Consultation now available by Video and Phone with Electronic signatures

financial-preparedness

Preparing for Unexpected Financial Situations

We are certainly living in unprecedented and uncertain times. It can be tough to know what is coming next week let alone next month. However, even in the best of times, life is unpredictable. There are always unexpected financial situations that could occur at any moment. Your car could break down and need a major repair, your refrigerator could stop working and need to be replaced, or you could become ill or lose your job. These scenarios, and others like them, often happen without warning. So, how can you prepare for something unexpected? If you don’t know what’s going to happen or when it’s going to occur, how can you get ready for it?

Here are some tips.

Have an Emergency Fund

One of the best ways to prepare for an emergency is to have enough savings to deal with one. An emergency fund should be in a relatively easily accessible account (such as in a savings account rather than in a mutual fund or other investment) so it’s available when you need it. If you have a sudden expense, you don’t want to have to wait for an investment to mature or cash out earlier than you expected.

How much should you save in your emergency fund? The amount will vary depending on your situation. If you are the primary earner in your family or if you work in a field where it will likely take a while for you to get a new job, you should aim to save six months of expenses. This means you should have enough saved so you can live off of your savings for six months.

Some people may be able to get away with an emergency fund of only three months, while those who live off of a single income may want to have more saved (perhaps up to a year of expenses).

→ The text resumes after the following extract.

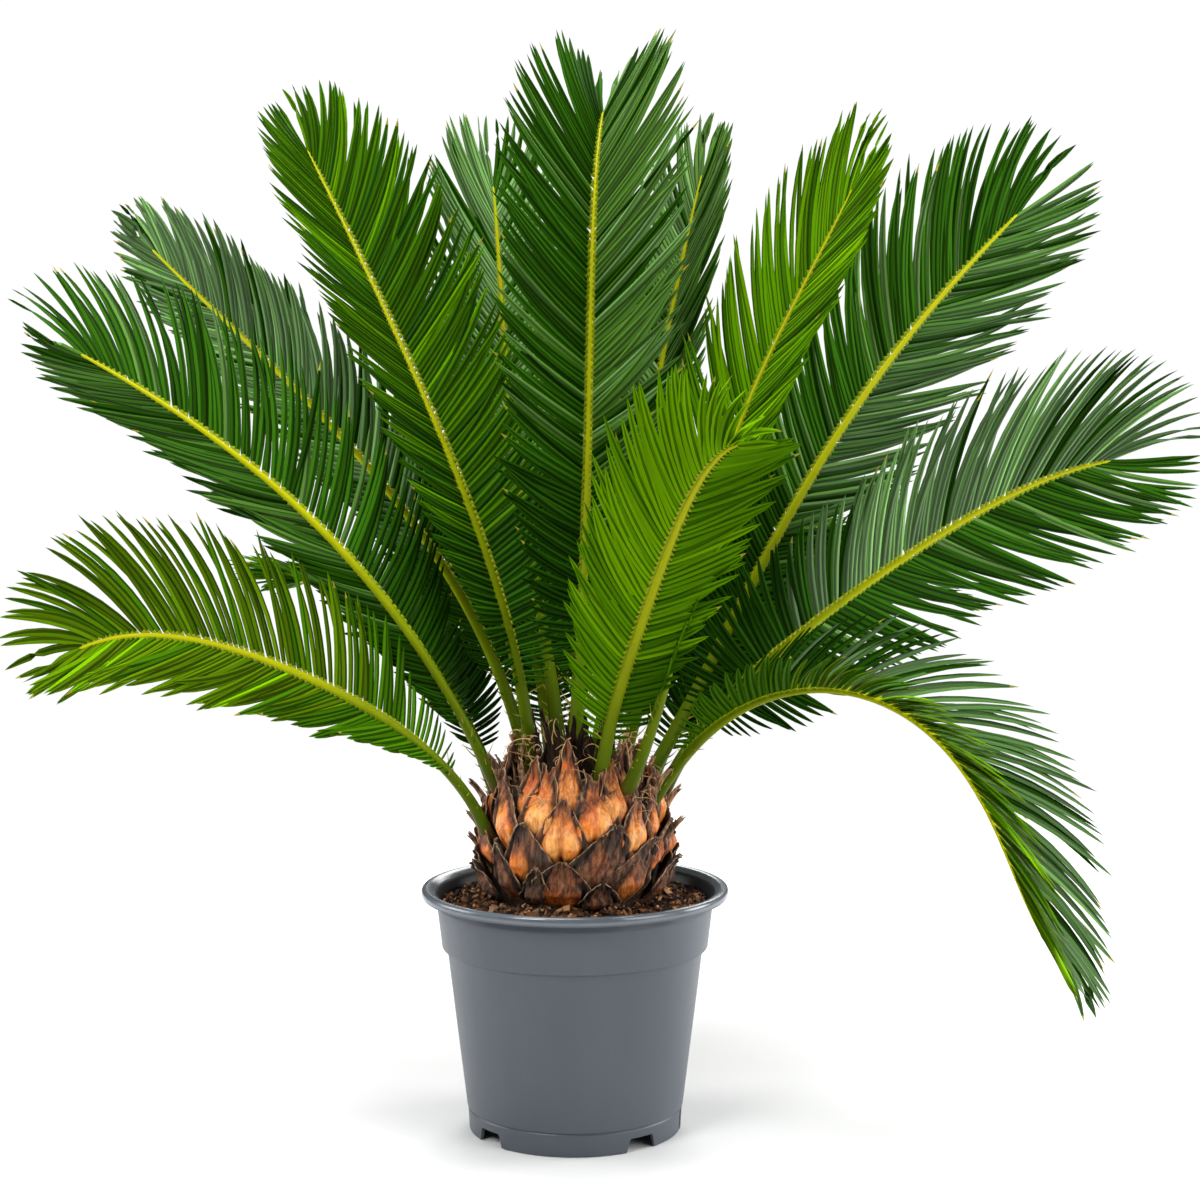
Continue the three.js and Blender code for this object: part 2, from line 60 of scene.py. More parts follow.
camera = bpy.data.objects.new("camera", bpy.data.cameras.new("camera"))
bpy.context.scene.collection.objects.link(camera)
camera.location = STANDS_AT
camera.rotation_euler = (math.radians(90 - LOOKS_DOWN), 0, 0)
camera.data.sensor_width = SENSOR
camera.data.lens = LENS
bpy.context.scene.camera = camera
print("camera lens", camera.data.lens, "mm")

# %% [markdown]
# ## Studio
# The plant stands in a bright white studio. The floor could be a curved paper sweep, but one wide pale plane
# before a white sky looks the same and throws the same light up into the crown. The sky only looks bright: if
# it lit the plant too, it would wash out the dark between the leaflets. The light comes from soft lamps: a
# key at the upper left, a weaker fill at the right, one above, one behind and one to each side for the edges.

# %% Lay the floor
FLOOR_HALF = 1.7  # metres
FLOOR_DROP = 0.0004  # metres, so that it never flickers against the pot's underside
FLOOR_GREY, FLOOR_ROUGHNESS = 0.86, 0.9

pale_floor = bpy.data.materials.new("pale_floor")
pale_floor.use_nodes = True
shader = pale_floor.node_tree.nodes["Principled BSDF"]
shader.inputs["Base Color"].default_value = (FLOOR_GREY, FLOOR_GREY, FLOOR_GREY, 1)
shader.inputs["Roughness"].default_value = FLOOR_ROUGHNESS
floor_mesh = bpy.data.meshes.new("floor")
floor_mesh.from_pydata(
    [(x * FLOOR_HALF, y * FLOOR_HALF, -FLOOR_DROP) for x, y in ((-1, -1), (1, -1), (1, 1), (-1, 1))],
    [], [(0, 1, 2, 3)],
)
floor_mesh.materials.append(pale_floor)
floor = bpy.data.objects.new("floor", floor_mesh)
bpy.context.scene.collection.objects.link(floor)
print("floor", 2 * FLOOR_HALF, "m wide")

# %% Hang the lamps
# of each soft square lamp: its place, the height of its target on the plant's axis, its size and its watts
LAMPS = {
    "key_lamp": ((-1.5, -1.9, 2.3), 0.5, 1.1, 45),
    "fill_lamp": ((2.2, -1.6, 1.3), 0.5, 1.6, 34),
    "top_lamp": ((0.0, 0.1, 2.8), 0.4, 1.8, 76),
    "back_lamp": ((0.3, 2.4, 1.9), 0.6, 1.5, 46),
    "left_lamp": ((-2.3, 0.35, 0.95), 0.4, 1.3, 27),
    "right_lamp": ((2.3, 0.35, 0.95), 0.4, 1.3, 46),
}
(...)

If you don’t have that much saved, don’t panic. Start building up slowly over time and grow your fund each month. Put a category called “emergency savings” into your budget and pay yourself each month.

Check Your Insurance

Life insurance, health insurance, and other forms of insurance are important. If something were to happen to you, would your family be able to cover costs and life expenses? If you became ill or were injured, could you afford your medical bills? Consider your insurance needs and get a policy that works for you.

Have an “Emergency Budget”

Consider putting together an “emergency budget” that you’ll use if something unexpected happens (like a job loss). When something bad happens, it can be tough to think clearly. If you prepare a budget that involves reducing costs and only spending on the necessities, you’ll be able to put it into action right away without too much thought when you need it.

In your emergency your budget, you’ll want to reduce your spending drastically. Cut out anything that isn’t an absolute need and avoid spending on any unnecessary expenses. This budget won’t be something that you’ll want to live off of for a very long time, but it could be something that could save you if you end up in an unfortunate financial situation.

Avoid Debt

It’s a good idea to avoid debt in general. You want to make sure you do not borrow more than you can afford to repay, since this can lead to potential debt problems. However, in challenging economic times, bills that were once affordable can become difficult to deal with. This is why it’s important to pay off your debts quickly, if possible. By paying off debt now, when you can afford it, you’ll save yourself from dealing with high debt payments in the future.

Not only will reducing your debt make it easier for you to afford your monthly expenses, but you’ll also save money on interest.

To reduce your debt, look at all the debts you have. Figure out how much you owe on each one. Then rank your debts by how much they are costing. Credit card debts are usually some of the costliest debts to carry, since most credit cards have relatively high interest rates.

Once you know which debt is the most expensive, focus on paying this one down first. Whatever extra money you have each month, put it towards eliminating your costliest debt. Once that one is paid off, focus on the debt that is now the costliest and carry on until all of your debts are paid.

Ideally, you will want to focus equally on debt repayment and saving for emergencies, but how you approach the situation will depend on your specific financial circumstances.